Tuesday, March 1, 2011

Re: View-Presenter Interaction Patterns in Google Web Toolkit (GWT)

hello, thanks for sharing this. I am having some challenge with its
implementation though(using the Ray Ryan's method). How do I use the
go() method to serve multiple views if its local type is of
HasWidgets?

On 3/1/11, Erik Bens <benserik@googlemail.com> wrote:
> Hi,
>
> perfect overview - thanks! I already worked with this architecture and
> have to say it is very easy to handle after some tests. Additionally
> use GIN for binding Views and Presenters will makes it easier too.
> One question: Is this architecture also possible with the new
> activity / places approach? Does someone has a diagram / sample for
> it?
>
> Erik
>
> On Mar 1, 6:43 pm, Brian Reilly <brian.irei...@gmail.com> wrote:
>> Very good article! Thank you for contributing it!
>>
>> I would be interested to hear from creators/users of the MVP
>> frameworks out there (gwt-mvp, gwt-platform, gwt-presenter, mvp4g,
>> etc.) about which approach is used in each of the frameworks or if the
>> frameworks are approach-agnostic.
>>
>> -Brian
>>
>> On Tue, Mar 1, 2011 at 10:38 AM, Geoffrey Wiseman
>>
>> <geoffrey.wise...@gmail.com> wrote:
>> > If you're using Model-View-Presenter with GWT (or you're thinking
>> > about it), there are a number of different patterns you can use to co-
>> > ordinate between your view and the corresponding presenter.

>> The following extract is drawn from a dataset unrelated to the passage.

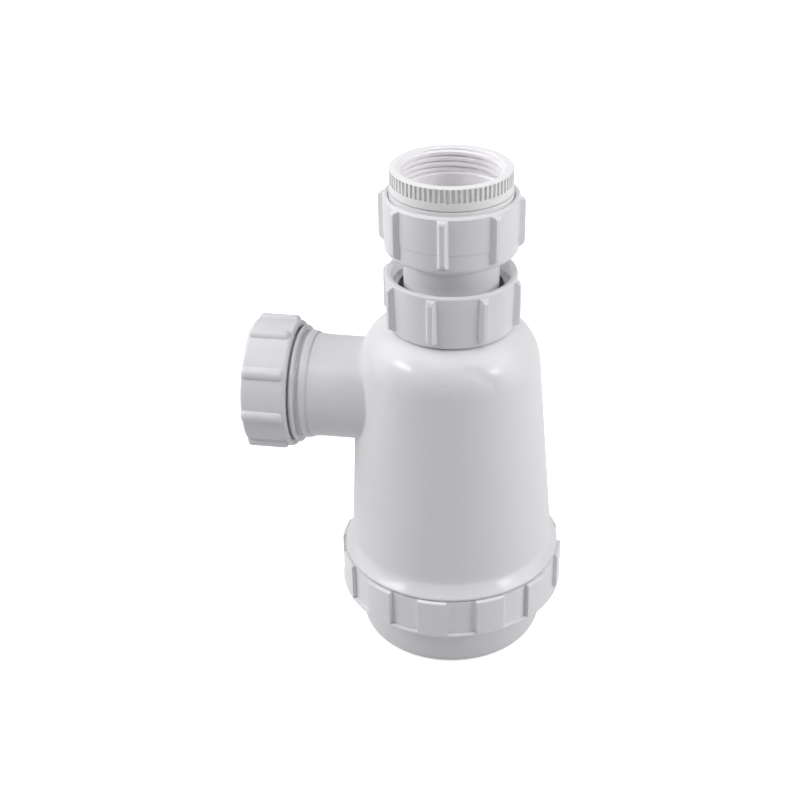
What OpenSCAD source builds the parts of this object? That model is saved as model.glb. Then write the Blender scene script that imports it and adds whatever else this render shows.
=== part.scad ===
// Telescopic bottle trap for a wash basin, in white polypropylene, in millimetres.
// The origin is the centre of the base cup's flat underside, +Z runs up the inlet,
// and the outlet points along -X.

/* [Base cup] */
// Radius over the lands of the castellated ring
land_r = 48.9; // [48:0.1:52]
// How far the lands stand out past the bowl
ring_out = 5.9; // [5:0.1:7]
// Loss of radius from the top of the bowl to its underside
bowl_draft = 3; // [1:0.5:5]
// Height of the bowl below the ring
bowl_h = 22.5; // [18:0.5:40]
// Fillet round the underside of the bowl
bowl_fillet = 6; // [2:0.5:10]
// Height of the castellated ring
ring_h = 18.1; // [16:0.1:24]
// Depth of a pocket between two lands
pocket_depth = 1.8; // [0.8:0.1:2.2]
// Full-radius band under the pockets
pocket_sill = 1.6; // [1.3:0.1:4]
// Number of lands
land_count = 12; // [8:1:18]
// Share of one pitch that a land fills
land_share = 0.5; // [0.3:0.05:0.7]
// Turn of the ring, from +X to the middle of a pocket, in degrees
ring_turn = 13.5; // [0:0.5:30]
// Wall of the cup
cup_wall = 2.6; // [2:0.1:3.5]
// Wall of the castellated ring behind a pocket
ring_wall = 2.3; // [1.8:0.1:2.6]

/* [Bottle body] */
// How far the flange stands in from the lands
flange_in = 1.7; // [1:0.1:2]
// Gap shown between the cup and the flange
parting_gap = 0.4; // [0.2:0.1:1]
// How far the flange stands out past the foot of the taper
flare_out = 3.2; // [2.6:0.1:4]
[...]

Ray Ryan's
>> > "Best Practices for Architecting your GWT App" at I/O 2009 showed off
>> > one pattern, Daniel Danilatos refined that for his "GWT Testing Best
>> > Practices" presentation during I/O 2010, and a third pattern was used
>> > in the "Large-Scale Application Development and MVP" article in the
>> > GWT wiki.  Using these and my own experiences with these patterns,
>> > I've taken a small example, demonstrated how to apply each of these
>> > patterns to that example, and written up some of the advantages and
>> > disadvantages.
>>
>> >http://blog.codiform.com/2011/03/view-presenter-interaction-patterns-...
>>
>> > These patterns are by and large available already in the sources
>> > above, but by bringing them together and talking about some of the
>> > pros and cos, I hope to save some people some of the sorts of
>> > experimentation that many of us will have already gone through to
>> > decide which one of these patterns works best for us.